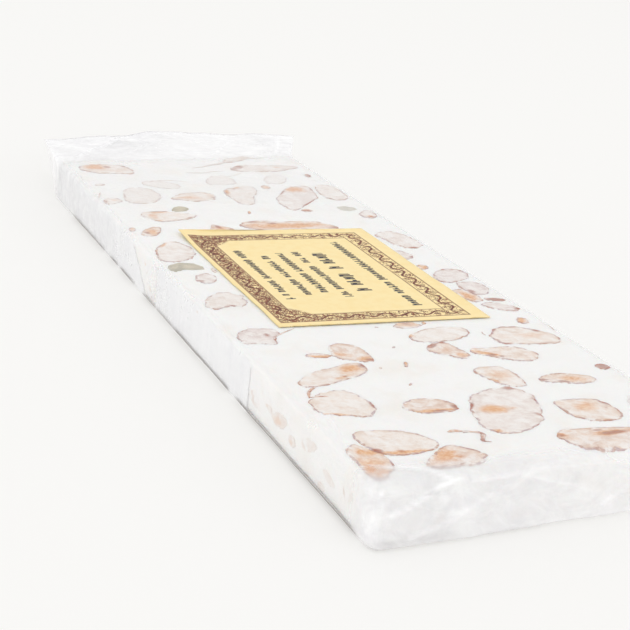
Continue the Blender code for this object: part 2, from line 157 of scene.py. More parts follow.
sample = noise(np.arange(500) * 0.37, 0.0, 1.0, 1)
print("noise spans", round(float(sample.min()), 2), "to", round(float(sample.max()), 2))

# %% [markdown]
# ## From grids of points to meshes
# Every new piece here is a closed skin: rings of points, one behind the other, with the first and the
# last ring drawn together to a point. A nut, a slab, a thread and a wrap all fit that. The faces are
# worked out from the ring and point numbers as one array, and each skin is turned so that its faces point
# outward, by the sign of its volume. Several skins can be joined in one piece, and each point can carry
# named values for the material.


# %% Rings to a closed skin
def skin_faces(rings, count):
    """Quads between neighbouring rings and a fan of triangles at each end, as arrays of point numbers."""
    column = np.arange(count)
    after = (column + 1) % count
    starts = 1 + np.arange(rings - 1)[:, None] * count
    corners = [starts + column, starts + after, starts + count + after, starts + count + column]
    quads = np.stack(corners, axis=-1)
    last = 1 + rings * count
    first_fan = np.stack([np.zeros(count, int), 1 + after, 1 + column], axis=-1)
    end = 1 + (rings - 1) * count
    last_fan = np.stack([np.full(count, last), end + column, end + after], axis=-1)
    return quads.reshape(-1, 4), np.concatenate([first_fan, last_fan])


def volume(points, quads, triangles):
    """Six times the volume: the sum of each triangle's box product, with quads split in two."""
    split = np.concatenate([triangles, quads[:, [0, 1, 2]], quads[:, [0, 2, 3]]])
    a, b, c = (points[split[:, index]] for index in range(3))
    return np.einsum("ij,ij->i", a, np.cross(b, c)).sum()


def closed_skin(rings, values=None):
    """A skin over an array of rings. values holds a grid of rings by points for each named value."""
    count = rings.shape[1]
    first, last = (rings[end].mean(axis=0)[None] for end in (0, -1))
    points = np.concatenate([first, rings.reshape(-1, 3), last])
    quads, triangles = skin_faces(len(rings), count)
    if volume(points - points.mean(axis=0), quads, triangles) < 0:
        quads, triangles = quads[:, ::-1], triangles[:, ::-1]
    named = {}
    for name, grid in (values or {}).items():
        grid = np.broadcast_to(grid, rings.shape[:2])
        named[name] = np.concatenate([[grid[0].mean()], grid.ravel(), [grid[-1].mean()]])
    return points, quads, triangles, named


def make_piece(name, skins, replaced=(), marks=None):
    """Joins closed skins in one mesh object, which rides on the body and may stand for solids of the frame.

    marks holds a function of all the points for each further named value.
    """
    offsets = np.cumsum([0] + [len(skin[0]) for skin in skins])
    points = np.concatenate([skin[0] for skin in skins])
    quads = np.concatenate([skin[1] + offset for skin, offset in zip(skins, offsets)])
    triangles = np.concatenate([skin[2] + offset for skin, offset in zip(skins, offsets)])
    mesh = bpy.data.meshes.new(name)
    mesh.vertices.add(len(points))
    mesh.vertices.foreach_set("co", points.ravel())
    corners = np.concatenate([quads.ravel(), triangles.ravel()])
    sizes = np.concatenate([np.full(len(quads), 4), np.full(len(triangles), 3)])
    mesh.loops.add(len(corners))
    mesh.loops.foreach_set("vertex_index", corners)
    mesh.polygons.add(len(sizes))
    mesh.polygons.foreach_set("loop_start", np.concatenate([[0], np.cumsum(sizes)[:-1]]))
    mesh.polygons.foreach_set("loop_total", sizes)
    mesh.polygons.foreach_set("use_smooth", np.ones(len(sizes), bool))
    named = {key: np.concatenate([skin[3][key] for skin in skins]) for key in skins[0][3]}
    named.update({key: mark(points) for key, mark in (marks or {}).items()})
    for key, values in named.items():
        mesh.attributes.new(key, "FLOAT", "POINT").data.foreach_set("value", values)
    mesh.update(calc_edges=True)
    piece = bpy.data.objects.new(name, mesh)
    bpy.context.scene.collection.objects.link(piece)
    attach(piece, "root")
    if replaced:
        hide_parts(*replaced)
    print(name, "has", len(points), "points and", 2 * len(quads) + len(triangles), "triangles")
    return piece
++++
[EXERCISE DIRECTIONS]
Review the material and copy each line in which the word "scene" appears.

[RESPONSE TO THE EXERCISE]
Continue the Blender code for this object: part 2, from line 157 of scene.py. More parts follow.
    bpy.context.scene.collection.objects.link(piece)